>> START
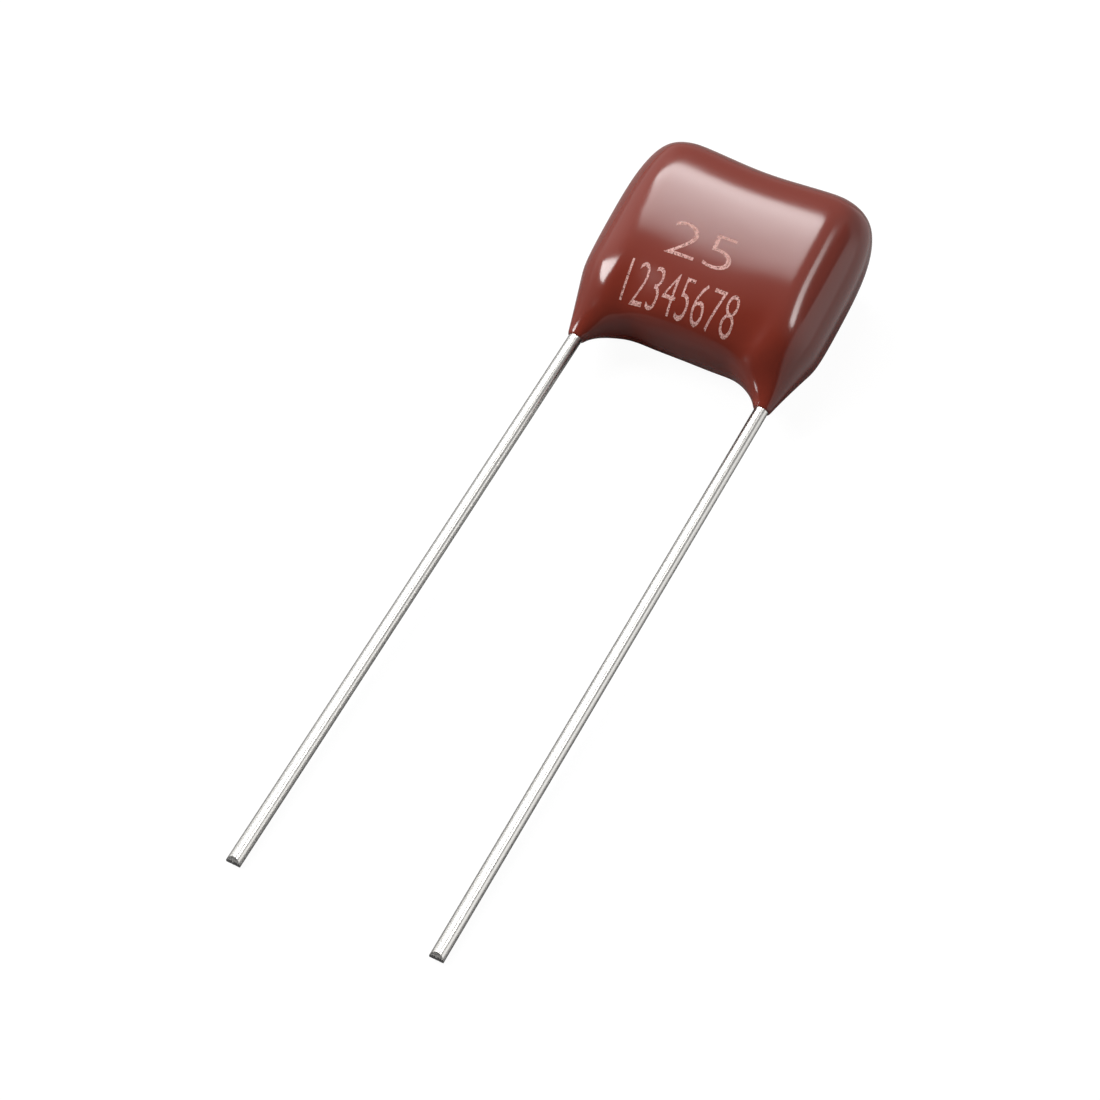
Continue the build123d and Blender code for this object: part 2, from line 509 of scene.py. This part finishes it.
# Flame-sprayed zinc is matt grey and rough, built up of small splats. The real ones are finer, and
# are drawn as coarse as they need to be to show.
zinc, tree, shader = new_material("zinc_flame_sprayed")
place = add_node(tree, "ShaderNodeTexCoord").outputs["Object"]
splats = add_node(
    tree,
    "ShaderNodeTexNoise",
    None,
    {"Scale": 1 / zinc_splat, "Detail": 4.0, "Roughness": 0.7},
    {"Vector": place},
).outputs["Fac"]
rough = add_node(
    tree, "ShaderNodeBump", None, {"Strength": 0.7, "Distance": 0.04 * mm}, {"Height": splats}
).outputs["Normal"]
shader.inputs["Base Color"].default_value = linear("8E9092")
shader.inputs["Metallic"].default_value = 1.0
shader.inputs["Roughness"].default_value = 0.6
tree.links.new(rough, shader.inputs["Normal"])

for name, material in (("film_winding", film), ("end_spray_left", zinc), ("end_spray_right", zinc)):
    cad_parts[name].data.materials.clear()
    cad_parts[name].data.materials.append(material)


# Floor: white paper that runs out of the picture on all sides. The part rests on the ends of its
# two wires and on the back of its lower edge, so the paper touches both and slopes a little.
floor_reach = 1.5
tip_back = max(0, lead_radius - tip_flat / 2) * math.tan(tip_bevel)
tip_low = Vector((0, tip_back - lead_length, -lead_radius))
slope = min((spot.z - tip_low.z) / (spot.y - tip_low.y) for spot in skin_spots)
even_share = 0.7
even_strength = 1.36
# how far to the right the paper starts to glow in reflections, a painted reflection of lit paper, where it
# is fully so, and how much
painted_reflection_from_x, painted_reflection_full_x = 7.5 * mm, 9 * mm
painted_reflection_share = 0.6

# Plain paper is matt. To the camera it is an even white with a smaller share of the paper's own
# shading, so that the part's shadow stays faint. To the right of the part it also glows in reflections
# only, a painted reflection of lit paper on the coating's right end.
paper, tree, shader = new_material("white_paper_floor")
light_path = add_node(tree, "ShaderNodeLightPath").outputs
place = add_node(tree, "ShaderNodeTexCoord").outputs["Object"]
spot = add_node(tree, "ShaderNodeSeparateXYZ", None, None, {0: place}).outputs
# painted reflection: to the right of the part the paper glows in reflected rays only, which puts a pale
# band on the coating's right end
painted_reflection_beside = add_node(
    tree,
    "ShaderNodeMapRange",
    None,
    {"From Min": painted_reflection_from_x, "From Max": painted_reflection_full_x, "To Max": painted_reflection_share},
    {"Value": spot["X"]},
).outputs["Result"]
painted_reflection_mask = add_node(
    tree,
    "ShaderNodeMath",
    {"operation": "MULTIPLY"},
    None,
    {0: light_path["Is Glossy Ray"], 1: painted_reflection_beside},
).outputs["Value"]
white_and_painted_reflection = add_node(
    tree,
    "ShaderNodeMath",
    {"operation": "MAXIMUM"},
    None,
    {0: light_path["Is Camera Ray"], 1: painted_reflection_mask},
).outputs["Value"]
evenness = add_node(
    tree, "ShaderNodeMath", {"operation": "MULTIPLY"}, {1: even_share}, {0: white_and_painted_reflection}
).outputs["Value"]
glow = add_node(tree, "ShaderNodeEmission", None, {"Color": (1, 1, 1, 1), "Strength": even_strength})
blend = add_node(
    tree,
    "ShaderNodeMixShader",
    None,
    None,
    {0: evenness, 1: shader.outputs["BSDF"], 2: glow.outputs["Emission"]},
).outputs["Shader"]
shader.inputs["Base Color"].default_value = linear("8A8A8A")
shader.inputs["Roughness"].default_value = 0.9
shader.inputs["Specular IOR Level"].default_value = 0.1
tree.links.new(blend, tree.nodes["Material Output"].inputs["Surface"])

ground = bmesh.new()
corners = []
for x, y in ((-1, -1), (1, -1), (1, 1), (-1, 1)):
    level = tip_low.z + slope * (y * floor_reach - tip_low.y)
    corners.append(ground.verts.new((x * floor_reach, y * floor_reach, level)))
ground.faces.new(corners)
floor = new_piece("floor", ground, paper)


# Light: a large soft box above and behind on the left, two small lamps in front on the left, a
# narrow one on the right and a grey card beside it, in a pale room. Each is a card that glows, and
# stands in the directions that the coating's highlights mirror.
lit_place = Vector((0, 6 * mm, 2 * mm))
lamp_distance = 0.4
cards = (
    # name, strength at the near edge, strength at the far edge, directions of the corners
    (
        "soft_box",
        0.5,
        11.0,
        ((-0.38, 0.20, 0.90), (-0.07, 0.24, 0.97), (-0.06, 0.54, 0.84), (-0.76, 0.46, 0.46)),
    ),
    (
        "front_lamp",
        14.0,
        14.0,
        (
            (-0.45, -0.08, 0.89),
            (-0.50, -0.20, 0.84),
            (-0.66, -0.44, 0.61),
            (-0.80, -0.30, 0.52),
            (-0.90, 0.06, 0.43),
        ),
    ),
    (
        "low_lamp",
        9.0,
        9.0,
        ((-0.58, -0.75, 0.32), (-0.58, -0.80, 0.12), (-0.68, -0.72, 0.12), (-0.68, -0.66, 0.32)),
    ),
    (
        "right_lamp",
        11.0,
        1.5,
        ((0.42, 0.0, 0.91), (0.60, 0.0, 0.80), (0.42, 0.52, 0.74), (0.29, 0.52, 0.80)),
    ),
    (
        "grey_card",
        0.25,
        0.25,
        ((0.56, 0.20, 0.80), (0.80, 0.20, 0.56), (0.76, 0.60, 0.25), (0.49, 0.60, 0.63)),
    ),
)
for name, near, far, directions in cards:
    glass, tree, shader = new_material(name + "_glass")
    spots = [lit_place + Vector(direction).normalized() * lamp_distance for direction in directions]
    place = add_node(tree, "ShaderNodeTexCoord").outputs["Object"]
    spot = add_node(tree, "ShaderNodeSeparateXYZ", None, None, {0: place}).outputs
    span = {"From Min": spots[0].y, "From Max": spots[3].y, "To Min": near, "To Max": far}
    strength = add_node(tree, "ShaderNodeMapRange", None, span, {"Value": spot["Y"]}).outputs["Result"]
    glow = add_node(tree, "ShaderNodeEmission", None, {"Color": (1, 1, 1, 1)}, {"Strength": strength})
    tree.links.new(glow.outputs["Emission"], tree.nodes["Material Output"].inputs["Surface"])
    plate = bmesh.new()
    plate.faces.new([plate.verts.new(spot) for spot in spots])
    new_piece(name, plate, glass)

# The room is brighter behind the part and at both sides, and dim in front. It is dimmer for
# scattered light than in reflections, which keeps the coating deep in colour. To the camera it is
# white.
side_walls = (
    # where along X the wall starts and is full, and how much it adds
    (0.72, 0.82, 0.6),
    (-0.5, -0.85, 0.35),
)
scattered_share = 0.35

world = bpy.data.worlds.new("pale_room")
bpy.context.scene.world = world
world.use_nodes = True
tree = world.node_tree
background = tree.nodes["Background"]
background.inputs["Color"].default_value = (1, 1, 1, 1)
light_path = add_node(tree, "ShaderNodeLightPath").outputs
ray = add_node(tree, "ShaderNodeTexCoord").outputs["Generated"]
way = add_node(tree, "ShaderNodeSeparateXYZ", None, None, {0: ray}).outputs
room = add_node(
    tree,
    "ShaderNodeMapRange",
    None,
    {"From Min": -0.3, "From Max": 0.3, "To Min": 0.06, "To Max": 0.55},
    {"Value": way["Y"]},
).outputs["Result"]
for start, full, added in side_walls:
    wall = add_node(
        tree,
        "ShaderNodeMapRange",
        None,
        {"From Min": start, "From Max": full, "To Min": 0.0, "To Max": added},
        {"Value": way["X"]},
    ).outputs["Result"]
    room = add_node(tree, "ShaderNodeMath", {"operation": "ADD"}, None, {0: room, 1: wall}).outputs["Value"]
dimmed = add_node(
    tree,
    "ShaderNodeMapRange",
    None,
    {"From Min": 0.0, "From Max": 1.0, "To Min": 1.0, "To Max": scattered_share},
    {"Value": light_path["Is Diffuse Ray"]},
).outputs["Result"]
room = add_node(
    tree, "ShaderNodeMath", {"operation": "MULTIPLY"}, None, {0: room, 1: dimmed}
).outputs["Value"]
shown = add_node(
    tree,
    "ShaderNodeMath",
    {"operation": "MAXIMUM"},
    None,
    {0: room, 1: light_path["Is Camera Ray"]},
).outputs["Value"]
tree.links.new(shown, background.inputs["Strength"])
bpy.context.scene.view_settings.view_transform = "Standard"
>> END
**Aim**
Return only the lines from the beginning of the material up to and including the line with "painted_reflection_share = 0.6", exactly as written.

**Full output**
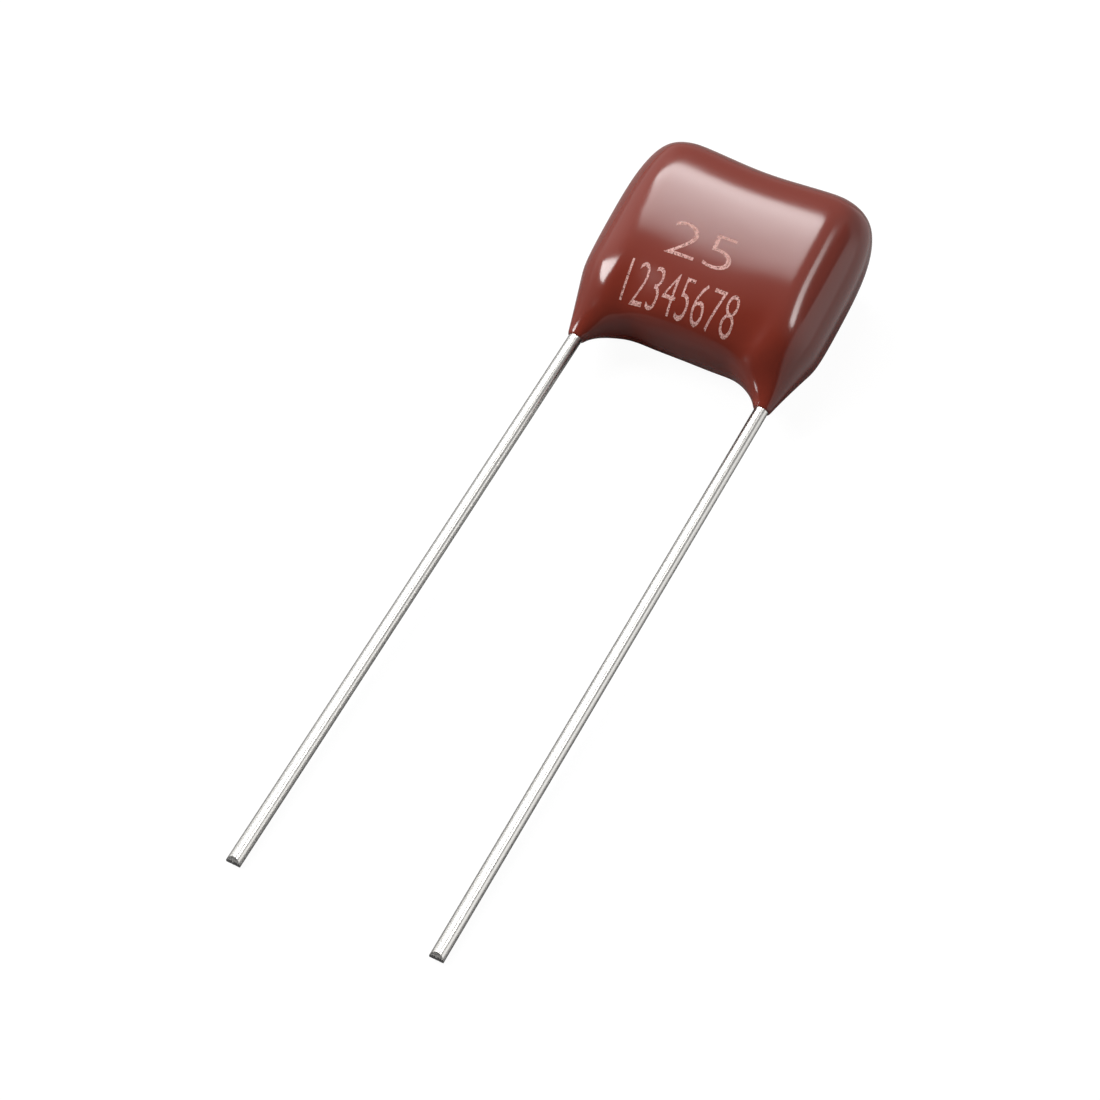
Continue the build123d and Blender code for this object: part 2, from line 509 of scene.py. This part finishes it.
# Flame-sprayed zinc is matt grey and rough, built up of small splats. The real ones are finer, and
# are drawn as coarse as they need to be to show.
zinc, tree, shader = new_material("zinc_flame_sprayed")
place = add_node(tree, "ShaderNodeTexCoord").outputs["Object"]
splats = add_node(
    tree,
    "ShaderNodeTexNoise",
    None,
    {"Scale": 1 / zinc_splat, "Detail": 4.0, "Roughness": 0.7},
    {"Vector": place},
).outputs["Fac"]
rough = add_node(
    tree, "ShaderNodeBump", None, {"Strength": 0.7, "Distance": 0.04 * mm}, {"Height": splats}
).outputs["Normal"]
shader.inputs["Base Color"].default_value = linear("8E9092")
shader.inputs["Metallic"].default_value = 1.0
shader.inputs["Roughness"].default_value = 0.6
tree.links.new(rough, shader.inputs["Normal"])

for name, material in (("film_winding", film), ("end_spray_left", zinc), ("end_spray_right", zinc)):
    cad_parts[name].data.materials.clear()
    cad_parts[name].data.materials.append(material)


# Floor: white paper that runs out of the picture on all sides. The part rests on the ends of its
# two wires and on the back of its lower edge, so the paper touches both and slopes a little.
floor_reach = 1.5
tip_back = max(0, lead_radius - tip_flat / 2) * math.tan(tip_bevel)
tip_low = Vector((0, tip_back - lead_length, -lead_radius))
slope = min((spot.z - tip_low.z) / (spot.y - tip_low.y) for spot in skin_spots)
even_share = 0.7
even_strength = 1.36
# how far to the right the paper starts to glow in reflections, a painted reflection of lit paper, where it
# is fully so, and how much
painted_reflection_from_x, painted_reflection_full_x = 7.5 * mm, 9 * mm
painted_reflection_share = 0.6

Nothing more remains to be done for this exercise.